▸ **Stated task**
Beginning with the very first line, please reproduce the entries exactly through the line containing "blower with its".

▸ **Source records**

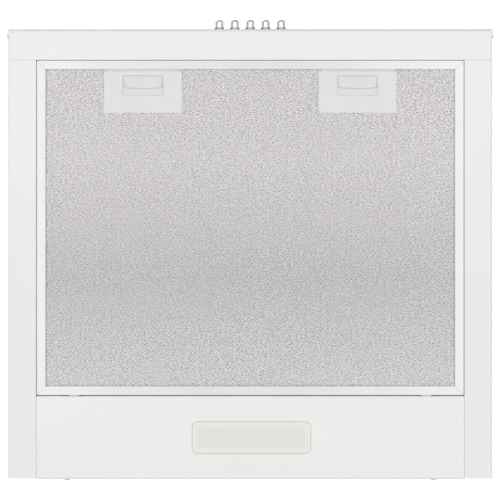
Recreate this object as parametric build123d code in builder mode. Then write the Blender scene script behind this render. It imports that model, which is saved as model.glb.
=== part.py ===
"""Under cabinet range hood, 500 mm wide: a slim painted steel hood with five push buttons on the front edge,
one framed grease filter that swings down on its rear tabs, a lamp behind a frosted lens, a vertical-axis
blower with its motor, and a duct collar with two back-draught flaps on top.

Frame: the origin is the centre of the top mounting face, on the duct collar's axis. +X is to the right for a
person standing in front of the hood, +Y points to the wall and +Z is up. All sizes are in millimetres.
"""

import os
from math import cos, pi, radians, sin, tan

from build123d import *

# ---------------------------------------------------------------- driving dimensions
WIDTH = 500.0  # over the fascia's side returns
HEIGHT = 130.0  # top face to the underside
REAR = 150.0  # outer face of the rear wall
FRONT = -312.0  # front face of the fascia
SHEET = 0.8  # steel sheet
BEND = 2.0  # outer bend radius of the body sheets
UNDER = -HEIGHT
SIDE_GAP = 0.4  # between a side wall and the fascia's return
BODY_HALF = WIDTH / 2 - SHEET - SIDE_GAP

SLOPE_TOP = -150.0  # where the flat top turns down into the slope
SLOPE_ANGLE = 22.5
RETURN_DEPTH = 8.2  # how far the fascia wraps round the side walls
STRIP_DEPTH = 32.0  # fascia face to the filter opening
SHELL_END = FRONT + 4.8  # where the slope and the side walls stop behind the fascia
FASCIA_EDGE = 4.0  # radius round the fascia's face
STRIP_EDGE_TOP = UNDER + BEND + 0.05  # the front strip's turned-up side edges
RELIEF_RADIUS = 0.6  # holes where the fascia's side returns end
RIM = 12.0  # width of the side walls' inner rims
REAR_FOLD = 5.0  # depth of the shell's folded rear edge, above the rear wall
LAP = (-9.2, -2.4)  # height of the strip that joins the rear wall to that edge
LAP_HALF = 236.0

OPEN_FRONT = FRONT + STRIP_DEPTH
OPEN_REAR = OPEN_FRONT + 345.3
OPEN_HALF = 220.05
PANEL_HALF = OPEN_HALF - 0.25
UPSTAND_TOP = -116.0
REAR_FLANGE_TOP = -112.0

# grease filter
FRONT_GAP = 0.5  # between the filter and the opening, in front and at the sides
REAR_GAP = 0.75
FILTER_HALF = OPEN_HALF - FRONT_GAP
FILTER_FRONT = OPEN_FRONT + FRONT_GAP
FILTER_REAR = OPEN_REAR - REAR_GAP
FRAME_FACE = 9.2
FRAME_HEIGHT = 9.0
FRAME_WALL = 0.9
MITRE_GAP = 0.12
SLOT_HEIGHT = (UNDER + 1.9, UNDER + 4.9)  # punched slots in the front and rear bars
MESH_INSET = FRAME_WALL + 0.3
LAYER_PITCH = 1.4  # between the four inner layers of the mesh
TAB_X = 181.0
TAB_WIDTH = 10.0
TAB_SLOT = 22.0  # width of the lamp panel's slots for the tabs
TAB_Z = UNDER + 1.8  # underside of the rear tabs, where the filter pivots
PIVOT_Y = OPEN_REAR + SHEET / 2
PIVOT_RADIUS = 0.5  # pressed rib under each tab, which rocks in the slot
TAB_THICKNESS = 0.8
HEM_HEIGHT = 1.8  # folded edge of the front strip, under the latch tongues
LATCH_X = 110.3
BEZEL_WIDTH = 80.3
BEZEL_FRONT = -268.2
BEZEL_REAR = -225.5
BEZEL_FACE = UNDER + 0.7
BEZEL_WALL = 1.2
WINDOW_WIDTH = 42.1
WINDOW_FRONT = -264.0
WINDOW_REAR = -243.5
RIDGE_SIDE = -251.4  # the curved rear wall of the finger well, at its ends and in its middle
RIDGE_MIDDLE = -250.0
WELL_SHALLOW = 0.4  # depth of the finger well in front and at its curved rear wall
WELL_DEEP = 3.3
WELL_TAPER = 28.0  # how far the well's walls lean out, in degrees
WINDOW_EDGE = 0.4
POCKET_HALF = 39.8
POCKET_FRONT = FILTER_FRONT + 1.5
POCKET_REAR = -227.0
POCKET_WALL = 1.0
POCKET_FLOOR = BEZEL_FACE + BEZEL_WALL
POCKET_TOP = POCKET_FLOOR + 4.4
SLIDER_HALF = 37.5
SLIDER_FRONT = -270.6
SLIDER_FLOOR = POCKET_FLOOR + 0.1
SLIDER_HEIGHT = 4.1
SLIDER_REAR = -239.0
TONGUE_HALF = 6.5
TONGUE_OFFSET = 26.6  # each latch has two tongues, either side of its middle
TONGUE_TIP = OPEN_FRONT + 0.6
TONGUE_HEIGHT = (SLIDER_FLOOR + 0.4, SLIDER_FLOOR + 2.4)
SPRING_SEAT_DEPTH = 4.0
SPRING_RADIUS = 1.2
SPRING_WIRE = 0.25
SPRING_TURNS = 8

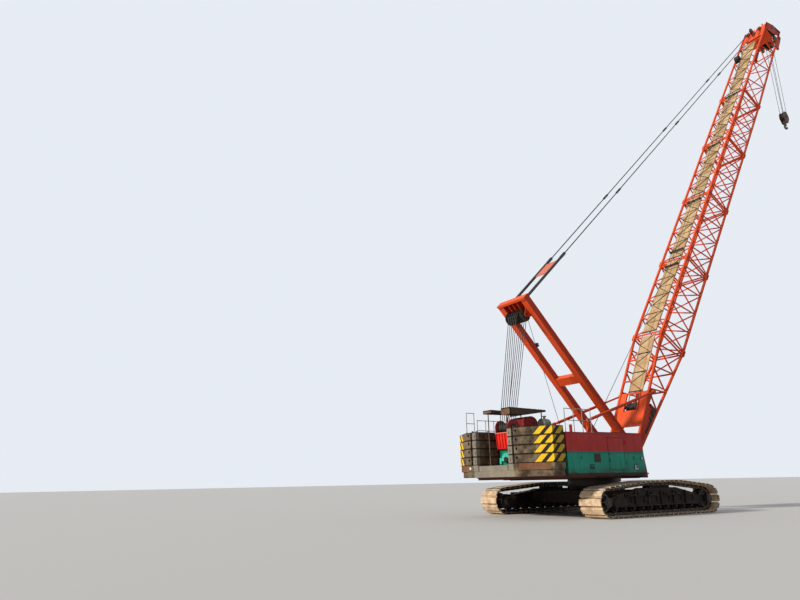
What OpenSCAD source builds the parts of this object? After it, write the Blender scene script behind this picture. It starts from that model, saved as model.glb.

▸ **Answer to this exercise**
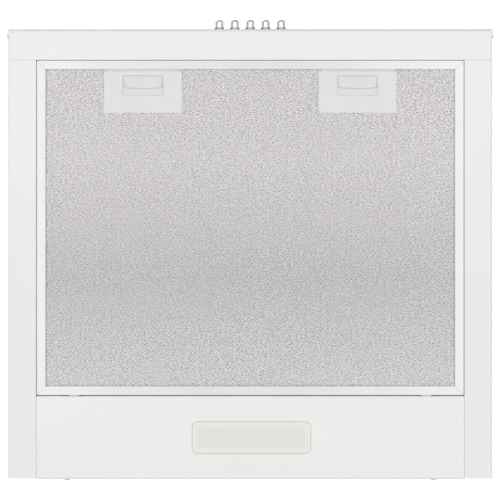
Recreate this object as parametric build123d code in builder mode. Then write the Blender scene script behind this render. It imports that model, which is saved as model.glb.
=== part.py ===
"""Under cabinet range hood, 500 mm wide: a slim painted steel hood with five push buttons on the front edge,
one framed grease filter that swings down on its rear tabs, a lamp behind a frosted lens, a vertical-axis
blower with its motor, and a duct collar with two back-draught flaps on top.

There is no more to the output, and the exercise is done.